Using the material that follows, identify and copy each line with the string "origin".
>> begin
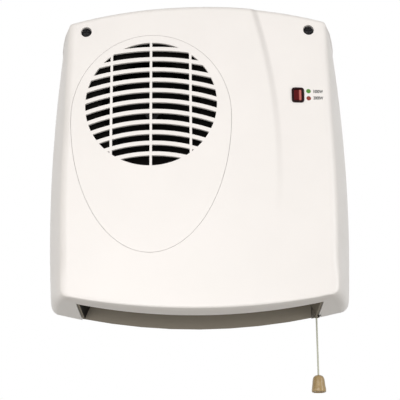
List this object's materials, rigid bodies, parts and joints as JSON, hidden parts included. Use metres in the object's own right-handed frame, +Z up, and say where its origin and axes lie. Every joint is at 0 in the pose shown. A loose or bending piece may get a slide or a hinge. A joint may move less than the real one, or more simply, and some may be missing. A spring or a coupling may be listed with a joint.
{
  "type": "bathroom wall fan heater",
  "caption": "Wall-mounted bathroom downflow fan heater: crowned white cover, curved-slot intake grille, open outlet below, pull-cord switch and a red indicator.",
  "frame": {"origin": "the wall face, at the middle of the cover's outline", "axes": "+X right seen from the room, +Y into the wall, +Z up"},
  "size_m": [0.2648, 0.0878, 0.3275],
  "materials": {
    "casing_white": "fine satin moulded white",
    "grille_white": "fine satin moulded white",
    "screw_black": "blackened steel",
    "housing_grey": "matt warm grey moulding",
    "nozzle_grey": "matt heat-resistant warm grey moulding",
    "guard_black": "matt black",
    "scroll_black": "matt black",
    "impeller_black": "satin black",
    "fastener_steel": "zinc plated",
    "shaft_steel": "ground steel",
    "rotor_cast": "die-cast cage on steel",
    "lamination_steel": "stacked silicon steel sheet",
    "copper": "enamelled copper",
    "bobbin_nylon": "natural nylon",
    "bracket_steel": "pressed zinc plated sheet",
    "bush_bronze": "sintered bronze",
    "frame_black": "matt glass-filled black",
    "heater_aluminium": "bright folded sheet",
    "terminal_nylon": "natural nylon",
    "contact_brass": "bright brass",
    "grommet_rubber": "black rubber",
    "switch_black": "matt phenolic",
    "lever_nylon": "natural nylon",
    "cord_nylon": "braided nylon cord",
    "bush_nylon": "natural nylon",
    "pull_khaki": "polished translucent tan",
    "bezel_black": "polished black",
    "lens_red": "polished tinted red",
    "lamp_glass": "clear neon lamp"
  },
  "bodies": {
    "housing": {"front_cover": "casing_white", "intake_grille": "grille_white", "cover_screw_left": "screw_black", "cover_screw_right": "screw_black", "rear_housing": "housing_grey", "outlet_nozzle": "nozzle_grey", "outlet_guard": "guard_black", "scroll_housing": "scroll_black", "inlet_plate": "scroll_black", "scroll_screw_1": "fastener_steel", "scroll_screw_2": "fastener_steel", "scroll_screw_3": "fastener_steel", "scroll_screw_4": "fastener_steel", "motor_stator": "lamination_steel", "shading_ring_lower": "copper", "shading_ring_upper": "copper", "coil_bobbin": "bobbin_nylon", "motor_coil": "copper", "motor_bracket_front": "bracket_steel", "motor_bracket_rear": "bracket_steel", "motor_bush_front": "bush_bronze", "motor_bush_rear": "bush_bronze", "motor_screw_left": "fastener_steel", "motor_screw_right": "fastener_steel", "heater_frame": "frame_black", "ptc_bar_1": "heater_aluminium", "ptc_bar_2": "heater_aluminium", "heater_fins_1": "heater_aluminium", "heater_fins_2": "heater_aluminium", "heater_fins_3": "heater_aluminium", "thermal_cutout": "bracket_steel", "thermal_fuse": "bracket_steel", "terminal_block": "terminal_nylon", "terminal_screw_1": "contact_brass", "terminal_screw_2": "contact_brass", "terminal_screw_3": "contact_brass", "cable_grommet": "grommet_rubber", "cable_clamp": "terminal_nylon", "clamp_screw_left": "fastener_steel", "clamp_screw_right": "fastener_steel", "pull_switch_body": "switch_black", "switch_tab_1": "contact_brass", "switch_tab_2": "contact_brass", "switch_tab_3": "contact_brass", "cord_bush": "bush_nylon", "indicator_bezel": "bezel_black", "indicator_lens": "lens_red", "indicator_lamp": "lamp_glass"},
    "fan": {"impeller": "impeller_black", "impeller_clip": "fastener_steel", "motor_shaft": "shaft_steel", "motor_rotor": "rotor_cast"},
    "switch_cord": {"switch_cord": "cord_nylon"},
    "switch_lever": {"pull_switch_lever": "lever_nylon"},
    "hanging_cord": {"pull_cord": "cord_nylon", "cord_pull": "pull_khaki"}
  },
  "joints": [
    {"name": "fan_spin", "type": "hinge", "parent": "housing", "child": "fan", "pos_m": [-0.0401, -0.05, 0.0449], "axis": [0, 1, 0], "continuous": true},
    {"name": "lever_turn", "type": "hinge", "parent": "housing", "child": "switch_lever", "pos_m": [0.0867, -0.0085, -0.088], "axis": [0, 1, 0], "range_deg": [0, 24.5]},
    {"name": "cord_pull", "type": "slide", "parent": "housing", "child": "switch_cord", "axis": [0, 0, -1], "range_m": [0, 0.0059], "stiffness_N_per_m": 150, "springref_m": -0.006},
    {"name": "cord_swing", "type": "hinge", "parent": "switch_cord", "child": "hanging_cord", "pos_m": [0.1007, -0.0085, -0.127], "axis": [0, 1, 0], "range_deg": [-25, 25]}
  ],
  "couplings": [
    {"joint": "lever_turn", "follows": "cord_pull", "rad_per_m": 71.43}
  ]
}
>> end
● **Result for this task**:
List this object's materials, rigid bodies, parts and joints as JSON, hidden parts included. Use metres in the object's own right-handed frame, +Z up, and say where its origin and axes lie. Every joint is at 0 in the pose shown. A loose or bending piece may get a slide or a hinge. A joint may move less than the real one, or more simply, and some may be missing. A spring or a coupling may be listed with a joint.
  "frame": {"origin": "the wall face, at the middle of the cover's outline", "axes": "+X right seen from the room, +Y into the wall, +Z up"},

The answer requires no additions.